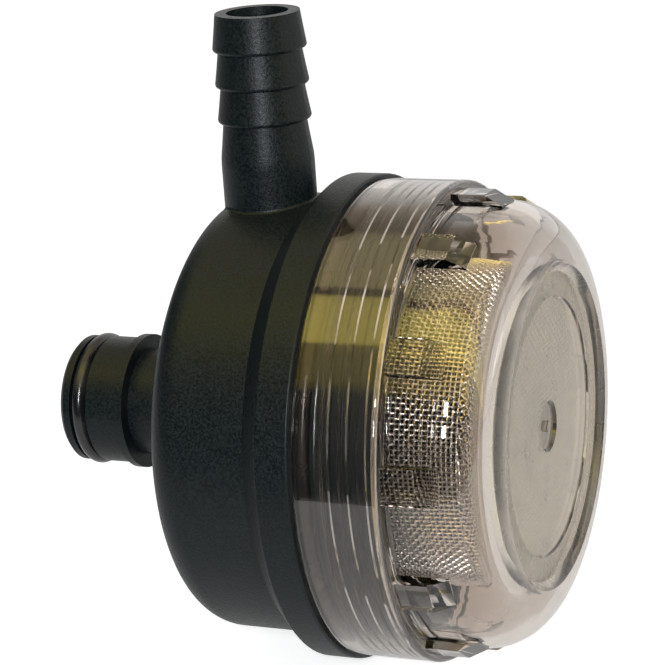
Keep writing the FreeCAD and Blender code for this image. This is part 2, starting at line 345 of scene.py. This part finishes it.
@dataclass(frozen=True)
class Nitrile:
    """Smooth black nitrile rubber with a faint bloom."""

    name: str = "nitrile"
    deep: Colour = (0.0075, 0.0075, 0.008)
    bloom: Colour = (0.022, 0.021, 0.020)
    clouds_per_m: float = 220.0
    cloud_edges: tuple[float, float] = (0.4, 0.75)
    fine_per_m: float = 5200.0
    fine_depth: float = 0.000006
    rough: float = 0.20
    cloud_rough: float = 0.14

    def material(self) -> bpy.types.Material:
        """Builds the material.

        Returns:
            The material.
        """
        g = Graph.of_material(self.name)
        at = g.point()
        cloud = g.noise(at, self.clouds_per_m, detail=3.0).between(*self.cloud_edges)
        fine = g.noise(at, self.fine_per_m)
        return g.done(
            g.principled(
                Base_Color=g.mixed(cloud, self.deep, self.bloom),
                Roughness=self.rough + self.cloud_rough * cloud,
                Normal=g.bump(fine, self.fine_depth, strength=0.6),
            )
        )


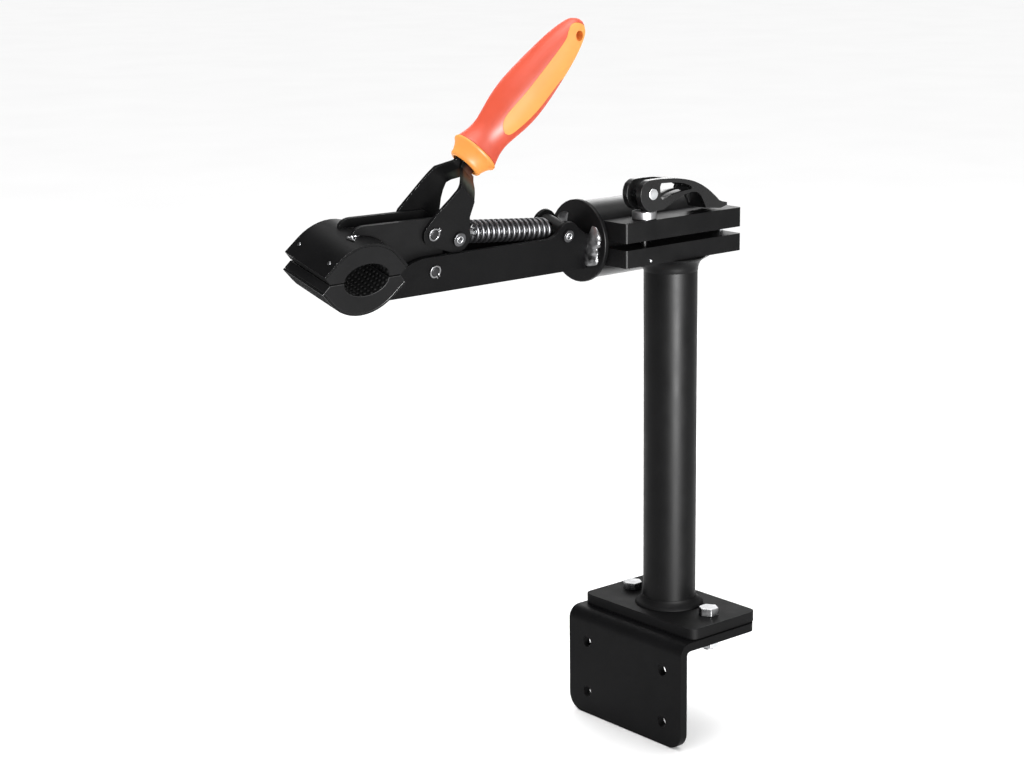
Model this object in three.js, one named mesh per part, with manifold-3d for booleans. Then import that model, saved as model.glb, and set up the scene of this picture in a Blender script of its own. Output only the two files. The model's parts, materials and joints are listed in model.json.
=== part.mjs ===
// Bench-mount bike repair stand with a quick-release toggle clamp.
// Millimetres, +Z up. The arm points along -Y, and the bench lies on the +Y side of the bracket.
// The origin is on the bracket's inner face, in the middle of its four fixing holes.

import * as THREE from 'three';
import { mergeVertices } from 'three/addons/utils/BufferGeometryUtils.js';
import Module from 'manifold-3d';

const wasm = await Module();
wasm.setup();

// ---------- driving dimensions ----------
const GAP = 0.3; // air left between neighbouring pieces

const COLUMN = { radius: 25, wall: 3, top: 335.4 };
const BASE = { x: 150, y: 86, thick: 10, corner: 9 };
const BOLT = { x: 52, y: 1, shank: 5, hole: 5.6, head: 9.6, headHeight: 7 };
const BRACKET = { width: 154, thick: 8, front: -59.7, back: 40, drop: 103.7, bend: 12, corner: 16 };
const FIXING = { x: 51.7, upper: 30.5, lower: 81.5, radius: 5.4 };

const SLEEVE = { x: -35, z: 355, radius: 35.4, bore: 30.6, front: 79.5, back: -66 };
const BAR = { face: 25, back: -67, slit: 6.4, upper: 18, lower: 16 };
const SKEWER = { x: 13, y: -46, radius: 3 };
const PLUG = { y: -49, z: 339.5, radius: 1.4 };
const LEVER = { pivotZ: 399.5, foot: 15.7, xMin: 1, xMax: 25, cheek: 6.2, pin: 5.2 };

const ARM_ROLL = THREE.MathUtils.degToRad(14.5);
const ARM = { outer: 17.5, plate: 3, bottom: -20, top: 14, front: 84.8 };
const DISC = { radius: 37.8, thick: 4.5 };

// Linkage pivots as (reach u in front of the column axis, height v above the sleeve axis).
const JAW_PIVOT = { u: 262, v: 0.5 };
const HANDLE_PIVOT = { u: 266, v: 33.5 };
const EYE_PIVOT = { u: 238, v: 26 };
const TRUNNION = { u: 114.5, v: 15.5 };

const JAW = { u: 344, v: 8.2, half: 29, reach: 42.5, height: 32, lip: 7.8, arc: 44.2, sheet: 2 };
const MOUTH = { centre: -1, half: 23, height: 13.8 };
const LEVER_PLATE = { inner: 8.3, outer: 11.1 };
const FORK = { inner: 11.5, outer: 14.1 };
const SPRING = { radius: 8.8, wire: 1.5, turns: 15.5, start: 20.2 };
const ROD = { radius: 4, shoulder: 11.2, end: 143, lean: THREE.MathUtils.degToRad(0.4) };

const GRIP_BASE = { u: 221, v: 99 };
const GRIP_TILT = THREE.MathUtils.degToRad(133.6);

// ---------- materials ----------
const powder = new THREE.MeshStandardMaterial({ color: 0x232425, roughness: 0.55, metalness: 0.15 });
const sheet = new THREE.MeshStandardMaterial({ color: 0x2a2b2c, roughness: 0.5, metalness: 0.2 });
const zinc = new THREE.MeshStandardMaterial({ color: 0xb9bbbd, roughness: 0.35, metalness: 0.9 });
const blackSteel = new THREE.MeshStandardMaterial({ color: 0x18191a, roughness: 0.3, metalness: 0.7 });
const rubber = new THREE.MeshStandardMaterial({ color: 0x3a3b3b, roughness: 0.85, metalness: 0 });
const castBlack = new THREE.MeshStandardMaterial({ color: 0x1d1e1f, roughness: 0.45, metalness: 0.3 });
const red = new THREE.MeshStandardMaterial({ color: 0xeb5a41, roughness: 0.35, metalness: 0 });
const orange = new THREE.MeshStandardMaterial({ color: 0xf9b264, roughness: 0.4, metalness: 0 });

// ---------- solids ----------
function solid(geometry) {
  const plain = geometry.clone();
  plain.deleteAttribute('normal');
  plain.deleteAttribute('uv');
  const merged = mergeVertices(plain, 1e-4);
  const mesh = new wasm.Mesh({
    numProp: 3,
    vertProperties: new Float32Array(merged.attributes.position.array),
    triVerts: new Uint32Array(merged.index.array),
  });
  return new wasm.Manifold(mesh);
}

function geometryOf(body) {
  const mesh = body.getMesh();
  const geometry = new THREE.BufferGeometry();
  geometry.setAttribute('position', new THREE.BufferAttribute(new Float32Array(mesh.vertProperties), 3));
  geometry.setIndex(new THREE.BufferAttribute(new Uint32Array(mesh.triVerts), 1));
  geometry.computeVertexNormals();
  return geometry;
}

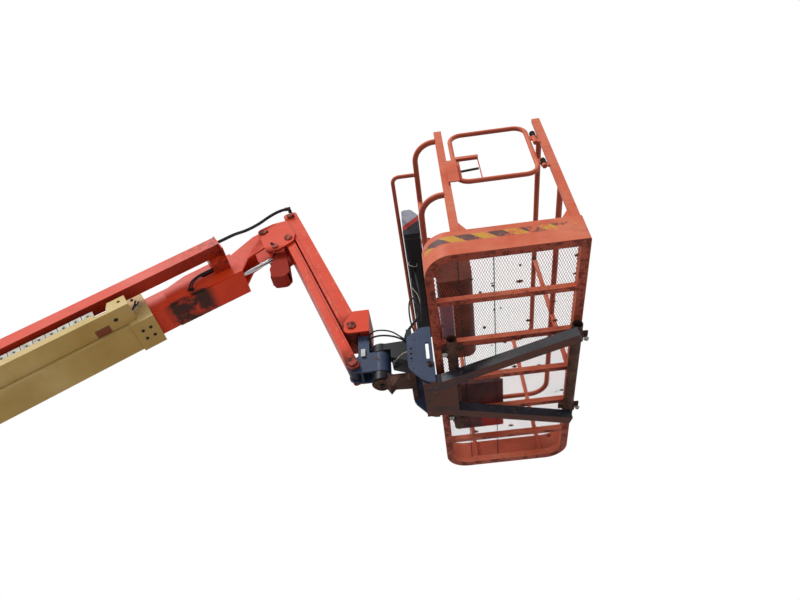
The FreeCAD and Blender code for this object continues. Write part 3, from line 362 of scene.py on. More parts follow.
^^^^^^^^^^^^^^^^
* **Problem requirements**: In the listing above, locate the line containing "Model this object" and the line containing "four fixing holes.". Transcribe those two lines and everything between them, exactly as written.

* **Written response**:
Model this object in three.js, one named mesh per part, with manifold-3d for booleans. Then import that model, saved as model.glb, and set up the scene of this picture in a Blender script of its own. Output only the two files. The model's parts, materials and joints are listed in model.json.
=== part.mjs ===
// Bench-mount bike repair stand with a quick-release toggle clamp.
// Millimetres, +Z up. The arm points along -Y, and the bench lies on the +Y side of the bracket.
// The origin is on the bracket's inner face, in the middle of its four fixing holes.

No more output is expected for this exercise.